What is needed: Collect each line containing "scene".

Supplied material:
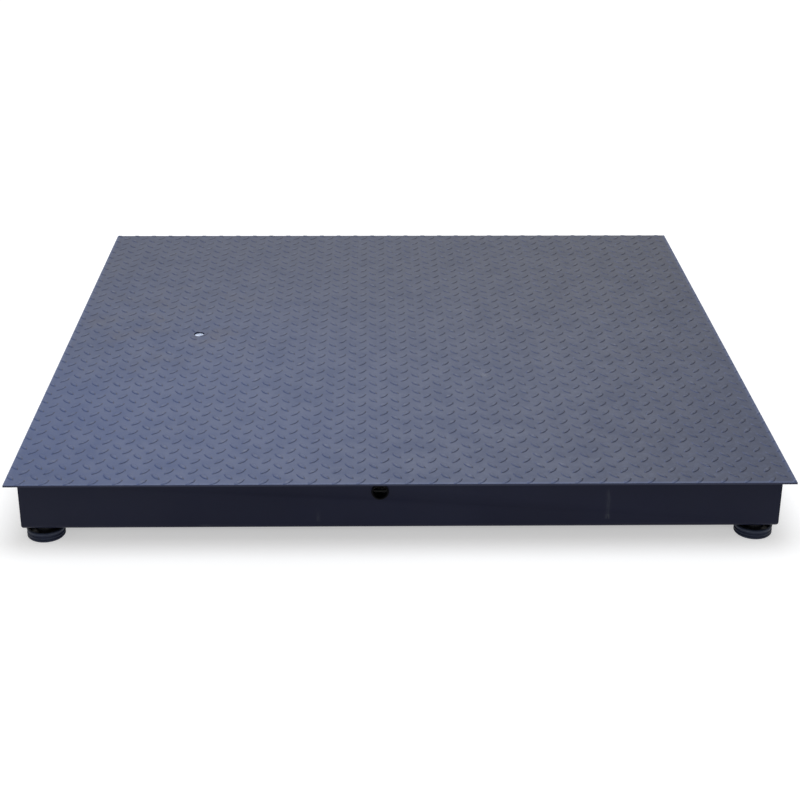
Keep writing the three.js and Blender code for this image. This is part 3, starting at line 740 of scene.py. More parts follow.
def tread_plate():
    """The whole deck: the sheet thickened, cut to size and drilled."""
    bm = bmesh.new()
    sheet = lug_sheet()
    bm.from_mesh(sheet)
    bpy.data.meshes.remove(sheet)
    bmesh.ops.remove_doubles(bm, verts=bm.verts, dist=1e-6)
    rim = [e for e in bm.edges if e.is_boundary]
    wall = bmesh.ops.extrude_edge_only(bm, edges=rim)
    for part in wall["geom"]:
        if isinstance(part, bmesh.types.BMVert):
            part.co.z = PLATE_UNDER - 2 * MM
    low_rim = [e for e in bm.edges if e.is_boundary]
    bmesh.ops.edgeloop_fill(bm, edges=low_rim)
    plate = boolean(from_bmesh(bm), [sheared_outline()], "INTERSECT")
    low, high = PLATE_UNDER - 5 * MM, LUG_TOP + 5 * MM
    return boolean(plate, [round_bar(LEVEL_HOLE, low, high, 64, at(LEVEL.x, LEVEL.y))])


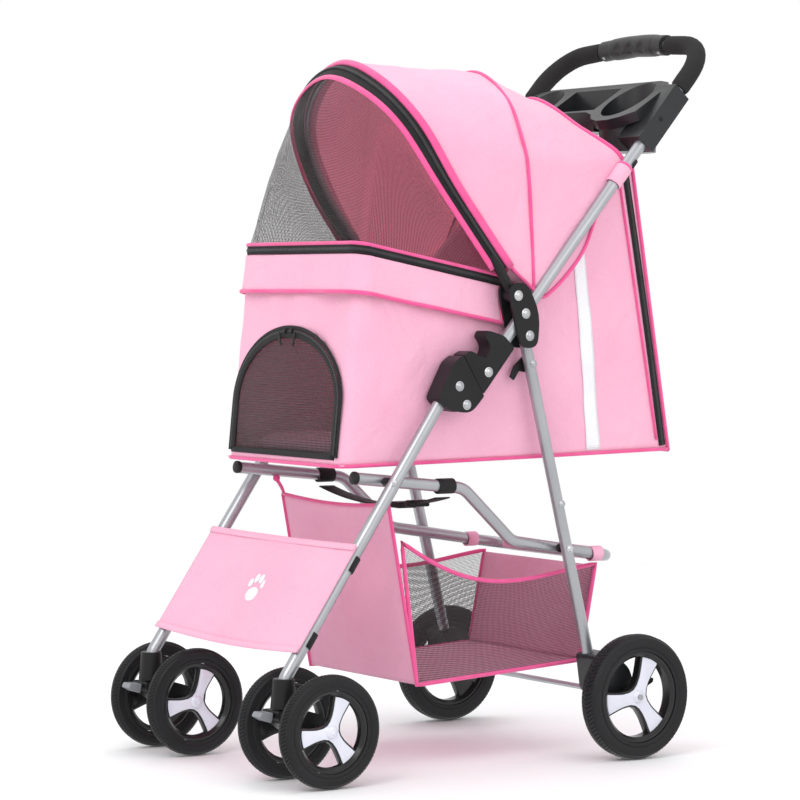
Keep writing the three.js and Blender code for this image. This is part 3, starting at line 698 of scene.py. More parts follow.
def makeRearLegs():
    x = frameLook["legX"]
    (hy, hz), foot = hingePivot, Vector((214.4, 100))
    along = (foot - Vector((hy, hz))).normalized()
    top = Vector((hy, hz)) - along * 6.5
    for side, sign in sides:
        bm = bmesh.new()
        addTube(bm, [(mm(sign * x, *top), 0), (mm(sign * x, *foot), 0)], frameLook["rearLeg"])
        finishMetal(bm, f"rearLeg_{side}", "rear_frame", [f"rear_leg_{side}"])
        spacer = bmesh.new()
        addRod(spacer, mm(sign * 157, *barPivot), 0.0065, 0.0085)
        # a small hook plate inside the leg's top
        hook = [(0, 12), (-9, 4), (-20, -6), (-26, -20), (-20, -24), (-12, -12), (0, -14)]
        plate = bmesh.new()
        face = addFace(plate, [mm(sign * (x - 9), 101 + a, 537 + b) for a, b in hook])
        deepen(plate, [face], (-sign * 0.003, 0, 0))
        addShape(spacer, plate)
        finishPiece(spacer, f"rearLegFittings_{side}", "black", "rear_frame", sharp=40)
        rivets = bmesh.new()
        for place in ((101, 535), (151, 346), barPivot):
            addRivet(rivets, mm(sign * (x + 7.8), *place), sign, 0.0042)
        finishRivets(rivets, f"rearLegRivets_{side}", "rear_frame")


def makeUBar():
    arm = [(-161, 387), (9, 370), (91, 296), (272, 268)]
    corners = [(mm(frameLook["barX"], y, z), 0.042 if i == 3 else 0.034) for i, (y, z) in enumerate(arm)]
    corners += [(Vector((-p.x, p.y, p.z)), r) for p, r in reversed(corners)]
    bm = bmesh.new()
    addTube(bm, corners, frameLook["bar"])
    finishMetal(bm, "uBarTube", "u_bar_frame", ["u_bar"])
    for side, sign in sides:
        plug = bmesh.new()
        low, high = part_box(f"bar_plug_{side}")
        centre = (low + high) / 2
        lean = Vector((0, -1, 0.103)).normalized()
        addRod(plug, centre, 0.0086, 0.006, pointed(lean), 24, 0.0014)
        finishPiece(plug, f"barPlug_{side}", "black", "u_bar_frame", [f"bar_plug_{side}"],
                    sharp=40)


handleLook = {"tube": 0.0085, "side": 648, "top": 664, "bend": 0.062, "topBend": 0.42,
              "foam": 0.0132, "foamFrom": 564, "grip": 73, "gripRadius": 0.0133,
              "dent": 0.21, "dents": (-0.027, 0.0, 0.027), "dentHalf": (0.0115, 0.62), "collar": 0.026}


def handlePath(start, step=0.006):
    x = frameLook["legX"]
    corners = [(mm(x, *onHandle(start)), 0), (mm(x, *onHandle(handleLook["side"])), handleLook["bend"]),
               (mm(0, *onHandle(handleLook["top"])), handleLook["topBend"])]
    corners += [(Vector((-p.x, p.y, p.z)), r) for p, r in reversed(corners[:2])]
    return bentPath(corners, step)


def makeHandle():
    squareOff = Vector((0, -math.sin(handlePitch), math.cos(handlePitch)))
    bm = sweep(handlePath(-6, 0.012), roundProfile(handleLook["tube"], 20), squareOff)
    finishMetal(bm, "handleTube", "handle_frame", ["handle_tube"])
    path = handlePath(handleLook["foamFrom"])
    grip = handleLook["grip"] / 1000
    for side, sign in sides:
        part = [p for p in path if p.x * sign > grip + 0.0005]

        def rounded(a, b, share, point):
            end = min(share, 1 - share) * len(part) * 0.006
            k = 0.86 + 0.14 * min(1, end / 0.004) ** 0.5
            lump = 1 + 0.012 * noise.noise(point * 60)
            return a * k * lump, b * k * lump

        bm = sweep(part, roundProfile(handleLook["foam"], 24), squareOff, shapeAt=rounded)
        finishPiece(bm, f"foamSleeve_{side}", "foam", "handle_frame", [f"foam_sleeve_{side}"],
                    sharp=50)
    middle = [p for p in path if abs(p.x) < grip]
    fine = [a.lerp(b, t) for a, b in zip(middle, middle[1:]) for t in (0, 0.34, 0.67)] + [middle[-1]]

    # collars at the ends, a fuller middle and three diamond dents front and back
    def dented(a, b, share, point):
        end = min(share, 1 - share) * 2 * grip
        angle = math.atan2(b, a)
        collar = handleLook["collar"]
        palm = 0.6 + 0.4 * math.cos(angle - math.radians(200))
        k = 1.10 if end < collar - 0.002 else 1.14
        k -= 0.07 * max(0, 1 - abs(end - collar) / 0.003)
        k += 0.10 * math.sin(math.pi * min(1, max(0, (end - collar) / 0.05))) ** 0.7 * palm
        long, round = handleLook["dentHalf"]
        for middleX in handleLook["dents"]:
            for face in (math.radians(140), math.radians(-40)):
                turn = (angle - face + math.pi) % (2 * math.pi) - math.pi
                inside = 1 - abs(point.x - middleX) / long - abs(turn) / round
                k -= handleLook["dent"] * min(1, max(0, inside * 2.4))
        return a * k, b * k

    bm = sweep(fine, roundProfile(handleLook["gripRadius"], 40), squareOff, shapeAt=dented)
    finishPiece(bm, "centreGrip", "grip", "handle_frame", ["centre_grip"], sharp=40)
    screws = bmesh.new()
    ahead = Vector((0, -math.cos(handlePitch), -math.sin(handlePitch)))
    for x in (-0.061, 0.061):
        place = min(fine, key=lambda p: abs(p.x - x))
        addRod(screws, place + ahead * 0.0146, 0.0026, 0.0014, pointed(ahead), 14, 0.0003)
    finishPiece(screws, "gripScrews", "steel", "handle_frame", sharp=40)


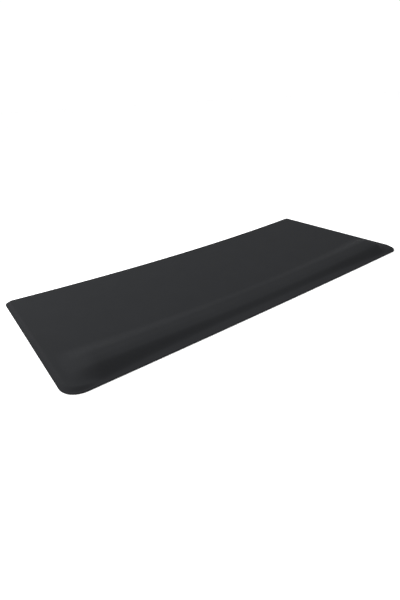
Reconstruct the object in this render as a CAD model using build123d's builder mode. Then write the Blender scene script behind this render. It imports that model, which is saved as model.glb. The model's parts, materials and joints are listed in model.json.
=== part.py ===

Result:
Keep writing the three.js and Blender code for this image. This is part 3, starting at line 740 of scene.py. More parts follow.
Keep writing the three.js and Blender code for this image. This is part 3, starting at line 698 of scene.py. More parts follow.
Reconstruct the object in this render as a CAD model using build123d's builder mode. Then write the Blender scene script behind this render. It imports that model, which is saved as model.glb. The model's parts, materials and joints are listed in model.json.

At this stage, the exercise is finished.